You heard "-ist." Let's figure out the meaning. Artist. Oh, do you have any of those words? Do you have the word "artist" in your home language? What is it? Artista. Oh, you said "-ista" at the end, right? Do you have the word pianist in your home language? Pianista. There it is. Do you have the word dentist. Dentista. Oh, so it's sounding like "-ista" is your ending for "the one who." What does a pianist do? This is the person who plays the piano. What does a dentist do? That's the person who does what? Fixes your teeth when maybe you have a toothache, right? What does the artist do? Oh, the artist creates art. So we have these endings that are the same across languages, right? So we can go through the sounds. We can go through those word meanings. Art and "-ist." Can you use the word "artist" in a sentence for me?

Can you use the word pianist in a sentence for me?
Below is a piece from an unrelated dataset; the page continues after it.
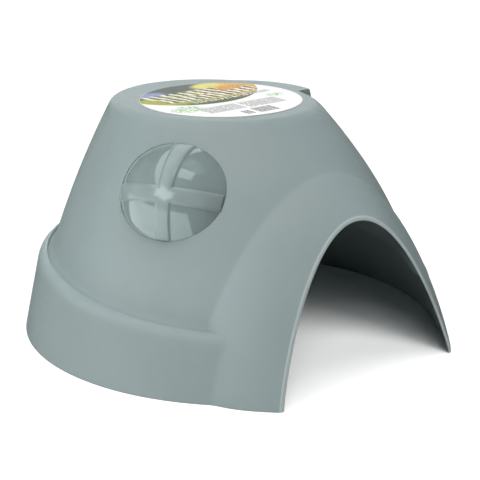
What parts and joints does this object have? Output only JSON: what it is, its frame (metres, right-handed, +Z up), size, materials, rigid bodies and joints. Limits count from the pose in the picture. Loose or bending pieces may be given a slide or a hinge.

Can you use the word dentist? What part of speech is that? Those are all nouns. The person who. A person is a noun, and you just put it together in a beautiful sentence. You used it. So we went through really bringing in language skills as we were teaching that morphological awareness. And when our students understand, ah, I can make those connections of the morphemes across languages, I say they have meta-morphological awareness. We're going to do this so much that they start to use it as a strategy when they come across words that they don't know. They're going to look for those meaning units within words. They're going to look for those prefixes, roots, and suffixes to build words. And this is an excellent strategy for increasing the vocabulary levels of our English learners.